Hello, I'm looking into Datahub as a solution for ...
# getting-started
i
Hello, I'm looking into Datahub as a solution for my company's needs (data lineage & discovery). One of the our main requirements is that the underlying Data Model of the metadata system is evolvable. • Is DataHub's dynamic model able to change gradually over time for a given entity? • If DataHub supports this, how does it affect search capabilities? • Is there documentation on this? I've read through the markdown files in Github but couldn't find anything. Any help would be greatly appreciated, thank you for taking the time to read 🙂
m
Welcome @incalculable-ocean-74010 ! As long as the changes you make to the model are backwards compatible, you should be fine.
i
Thank you @mammoth-bear-12532 😄 What if they aren't? Is DataHub resilient enough to deal with it? By resilient I mean simply not having search results for the non-backwards compatible section of the model
Making things a little more concrete, let's say I model a User entity which has a office string field. An update to the user data model, removes this field. Will DataHub continue to be able to search users by office, for old records?
m
You shouldn’t remove the field (from the model), that would break persistence, and other things (you won’t be able to read old data with new schema). Just mark the field as deprecated and stop populating it. Search will continue to work against old data with that field populated.

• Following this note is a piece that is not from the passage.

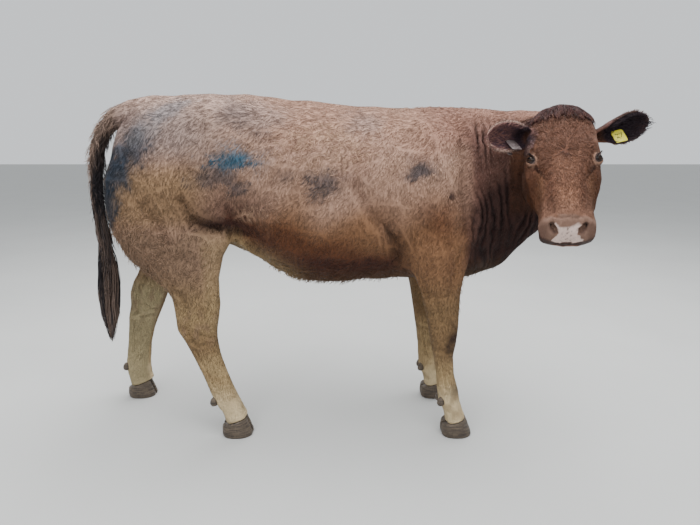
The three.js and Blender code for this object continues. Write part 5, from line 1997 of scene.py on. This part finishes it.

Essentially, treat the model as an API
i
I see, this then means that data models should be append-only, so as to not break persistence?
m
Yes.
i
Understood, thank you for your time and availability @mammoth-bear-12532
👍 1
m
@incalculable-ocean-74010 the current open source models are here : https://github.com/linkedin/datahub/tree/master/metadata-models/src/main/pegasus/com/linkedin
👍 1
e
Schema compatibility is a complicated story. Dropping a field itself is backward compatible but creates the possibility of future incompatibility (adding the field back with a different type). Unfortunately the current OSS DataHub doesn't enforce backward compatibility checks so it's possible to shoot yourself in the foot accidentally.